18. Grab a lemon or cherry ice from the Lemon Ice King in Corona, Queens, then cross the street to watch European men play bocce ball in the middle of the street. This is what New York is all about.
19. Eating a full meal at Balthazar is an ambrosial experience, but it’s definitely on the high end. To indulge in their atmosphere and goodies on the cheap, grab a take-away croissant and a coffee (I had one of the best lattes of my life there) and walk around SOHO, window-shopping. It’s like Paris meets New York without maxing out your credit card.
22. Work off the calories at one of the free exercise classes available every day of the week, in every borough through Shape Up NYC. There’s your basic yoga, Zumba, and Cardio Kick-boxing, but they also offer classes in African Dance, Women’s Self-Defense, and Pre-Natal belly dancing!
24. See a movie outside on a rooftop, a park or on a pier. They’re totally free!
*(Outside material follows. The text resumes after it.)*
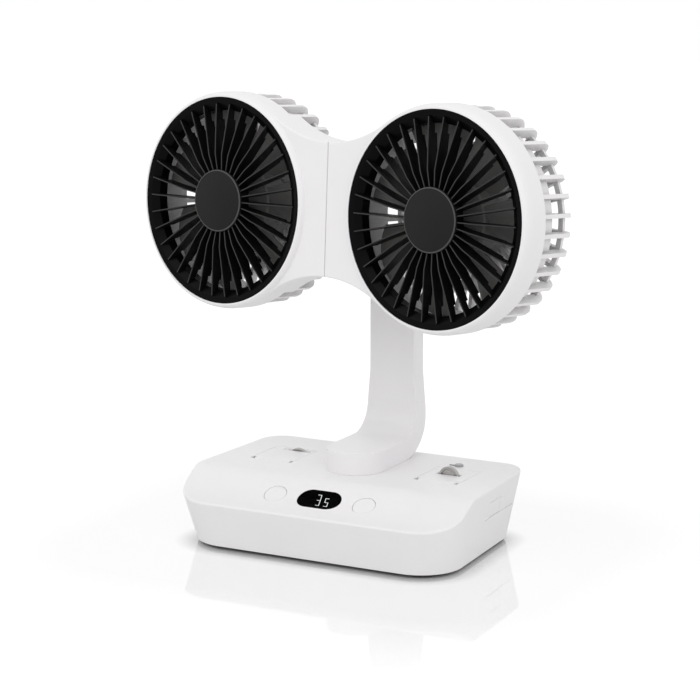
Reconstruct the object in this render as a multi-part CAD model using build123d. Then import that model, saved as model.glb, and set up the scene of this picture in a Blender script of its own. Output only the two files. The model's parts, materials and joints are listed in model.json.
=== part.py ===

This year, I can’t wait for Princess Bride, Back to the Future, Zoolander and Clueless.
25. Think beyond Central Park–NYC is full of so many great, green outdoor spaces. Some favorites are Riverside Drive Park, Washington Square Park, Ft. Greene Park, Socrates Sculpture Park in Long Island City and Astoria Park. Lay around, read a book, people-watch, picnic.